All of the data below must be repeated exactly.

▶ [DATA SHOWN]:

• • • • •

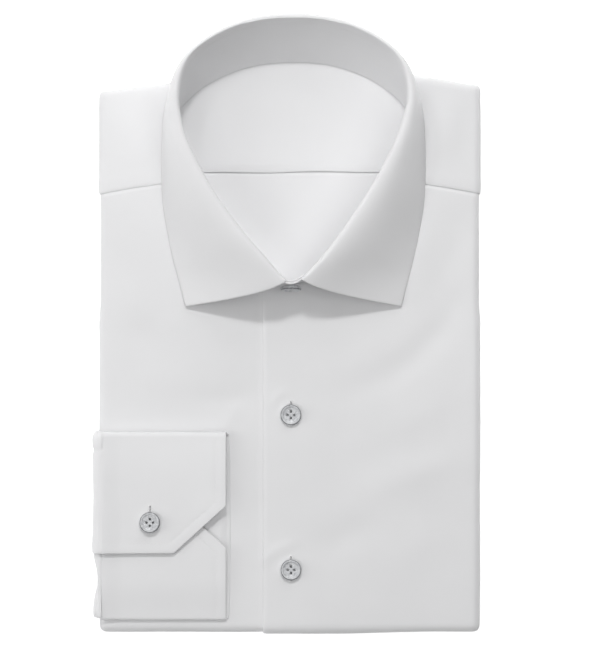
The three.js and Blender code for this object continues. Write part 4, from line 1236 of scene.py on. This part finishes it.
# the collar's button looks forward and a little up
COLLAR_BUTTON_AXIS, COLLAR_BUTTON_FORWARD = unit(np.array([0, -1, 0.16])), 0.9
_, middle = box_in_shirt_frame("button_collar")
collar_foot = middle - COLLAR_BUTTON_AXIS * BUTTON_THICK / 2 - [0, COLLAR_BUTTON_FORWARD, 0]
button("button_collar_resin", collar_foot, COLLAR_BUTTON_AXIS, "button_collar")

# ---- what each piece stands for ----
for piece, node, slot in (
    (front_left, "front_left", "cotton"),
    (front_right, "front_right", "cotton"),
    (yoke, "yoke", "cotton"),
    (inner_yoke, "yoke", "cotton_inside"),
    (back, "back", "cotton_inside"),
    (collar_stand, "collar_stand", "cotton"),
    (collar_leaf, "collar_leaf", "cotton"),
    (cuff, "cuff", "cotton"),
    (sleeve, "sleeve", "cotton"),
    (sleeve_flap, "sleeve", "cotton"),
    (layers, "core", "cotton_inside"),
):
    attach(piece, "root")
    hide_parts(node)

# ---- floor, light and camera ----
FLOOR_LEFT, FLOOR_RIGHT, FLOOR_NEAR, FLOOR_FAR = -1500, 1500, -1300, 1700
floor = make_mesh(
    "floor",
    [
        (FLOOR_LEFT, FLOOR_NEAR, 0), (FLOOR_RIGHT, FLOOR_NEAR, 0),
        (FLOOR_RIGHT, FLOOR_FAR, 0), (FLOOR_LEFT, FLOOR_FAR, 0),
    ],
    [[0, 1, 2, 3]],
    studio_paper(),
)

world = bpy.data.worlds.new("studio")
world.use_nodes = True
background = world.node_tree.nodes["Background"]
background.inputs["Color"].default_value = (1, 1, 1, 1)
background.inputs["Strength"].default_value = 0.004
bpy.context.scene.world = world

# round softboxes all about: height and way round in degrees (0 is to the right, 90 past the collar),
# width in metres, watts
SOFTBOXES = [
    (52, 93, 0.14, 5.1), (50, 116, 0.14, 1.2), (68, 0, 0.6, 2.3), (68, 240, 0.6, 1.3), (68, 60, 0.6, 1.0),
    (50, 240, 0.9, 2.8), (50, 150, 0.9, 0.3), (32, 60, 0.9, 3.2), (32, 180, 0.9, 3.1), (15, 180, 0.9, 2.2),
    (15, 90, 0.9, 2.1), (15, 270, 0.9, 0.4), (15, 0, 0.9, 0.3),
]
SOFTBOX_AWAY = 1.3  # metres, from the point that they all look at
LOOKED_AT = Vector((0, 0, 0.03))


def softbox(name, height, way_round, width, watts):
    rise, turn = math.radians(height), math.radians(way_round)
    toward = Vector((math.cos(turn) * math.cos(rise), math.sin(turn) * math.cos(rise), math.sin(rise)))
    data = bpy.data.lights.new(name, "AREA")
    data.shape = "DISK"
    data.size = width
    data.energy = watts
    made = new_object(name, data)
    made.location = LOOKED_AT + toward * SOFTBOX_AWAY
    made.rotation_euler = toward.to_track_quat("Z", "Y").to_euler()


for number, sizes in enumerate(SOFTBOXES):
    softbox(f"softbox_{number + 1}", *sizes)

CAMERA_PLACE = (5.2, 177, 3026)  # millimetres, straight above
camera_data = bpy.data.cameras.new("camera")
camera_data.sensor_width = 36
camera_data.lens = 288.5
camera_data.clip_end = 20
camera = new_object("camera", camera_data)
camera.location = to_scene(CAMERA_PLACE)
bpy.context.scene.camera = camera
bpy.context.scene.view_settings.view_transform = "Standard"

• • • • •

▶ [OUTPUT]:
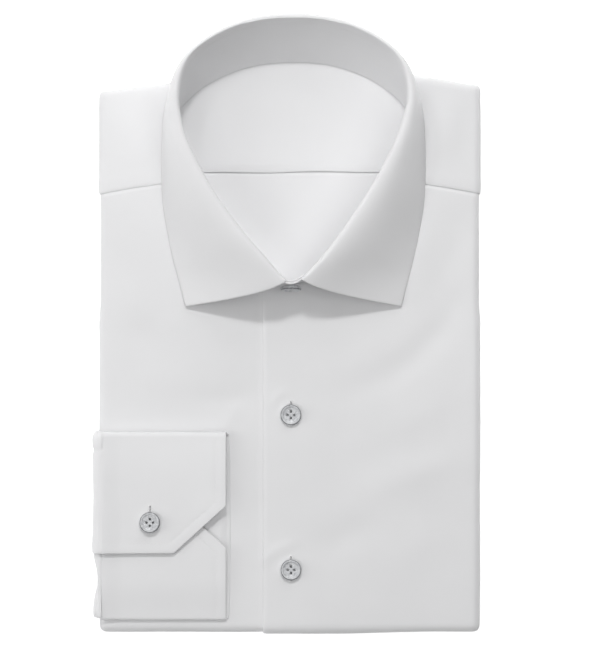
The three.js and Blender code for this object continues. Write part 4, from line 1236 of scene.py on. This part finishes it.
# the collar's button looks forward and a little up
COLLAR_BUTTON_AXIS, COLLAR_BUTTON_FORWARD = unit(np.array([0, -1, 0.16])), 0.9
_, middle = box_in_shirt_frame("button_collar")
collar_foot = middle - COLLAR_BUTTON_AXIS * BUTTON_THICK / 2 - [0, COLLAR_BUTTON_FORWARD, 0]
button("button_collar_resin", collar_foot, COLLAR_BUTTON_AXIS, "button_collar")

# ---- what each piece stands for ----
for piece, node, slot in (
    (front_left, "front_left", "cotton"),
    (front_right, "front_right", "cotton"),
    (yoke, "yoke", "cotton"),
    (inner_yoke, "yoke", "cotton_inside"),
    (back, "back", "cotton_inside"),
    (collar_stand, "collar_stand", "cotton"),
    (collar_leaf, "collar_leaf", "cotton"),
    (cuff, "cuff", "cotton"),
    (sleeve, "sleeve", "cotton"),
    (sleeve_flap, "sleeve", "cotton"),
    (layers, "core", "cotton_inside"),
):
    attach(piece, "root")
    hide_parts(node)

# ---- floor, light and camera ----
FLOOR_LEFT, FLOOR_RIGHT, FLOOR_NEAR, FLOOR_FAR = -1500, 1500, -1300, 1700
floor = make_mesh(
    "floor",
    [
        (FLOOR_LEFT, FLOOR_NEAR, 0), (FLOOR_RIGHT, FLOOR_NEAR, 0),
        (FLOOR_RIGHT, FLOOR_FAR, 0), (FLOOR_LEFT, FLOOR_FAR, 0),
    ],
    [[0, 1, 2, 3]],
    studio_paper(),
)

world = bpy.data.worlds.new("studio")
world.use_nodes = True
background = world.node_tree.nodes["Background"]
background.inputs["Color"].default_value = (1, 1, 1, 1)
background.inputs["Strength"].default_value = 0.004
bpy.context.scene.world = world

# round softboxes all about: height and way round in degrees (0 is to the right, 90 past the collar),
# width in metres, watts
SOFTBOXES = [
    (52, 93, 0.14, 5.1), (50, 116, 0.14, 1.2), (68, 0, 0.6, 2.3), (68, 240, 0.6, 1.3), (68, 60, 0.6, 1.0),
    (50, 240, 0.9, 2.8), (50, 150, 0.9, 0.3), (32, 60, 0.9, 3.2), (32, 180, 0.9, 3.1), (15, 180, 0.9, 2.2),
    (15, 90, 0.9, 2.1), (15, 270, 0.9, 0.4), (15, 0, 0.9, 0.3),
]
SOFTBOX_AWAY = 1.3  # metres, from the point that they all look at
LOOKED_AT = Vector((0, 0, 0.03))


def softbox(name, height, way_round, width, watts):
    rise, turn = math.radians(height), math.radians(way_round)
    toward = Vector((math.cos(turn) * math.cos(rise), math.sin(turn) * math.cos(rise), math.sin(rise)))
    data = bpy.data.lights.new(name, "AREA")
    data.shape = "DISK"
    data.size = width
    data.energy = watts
    made = new_object(name, data)
    made.location = LOOKED_AT + toward * SOFTBOX_AWAY
    made.rotation_euler = toward.to_track_quat("Z", "Y").to_euler()


for number, sizes in enumerate(SOFTBOXES):
    softbox(f"softbox_{number + 1}", *sizes)

CAMERA_PLACE = (5.2, 177, 3026)  # millimetres, straight above
camera_data = bpy.data.cameras.new("camera")
camera_data.sensor_width = 36
camera_data.lens = 288.5
camera_data.clip_end = 20
camera = new_object("camera", camera_data)
camera.location = to_scene(CAMERA_PLACE)
bpy.context.scene.camera = camera
bpy.context.scene.view_settings.view_transform = "Standard"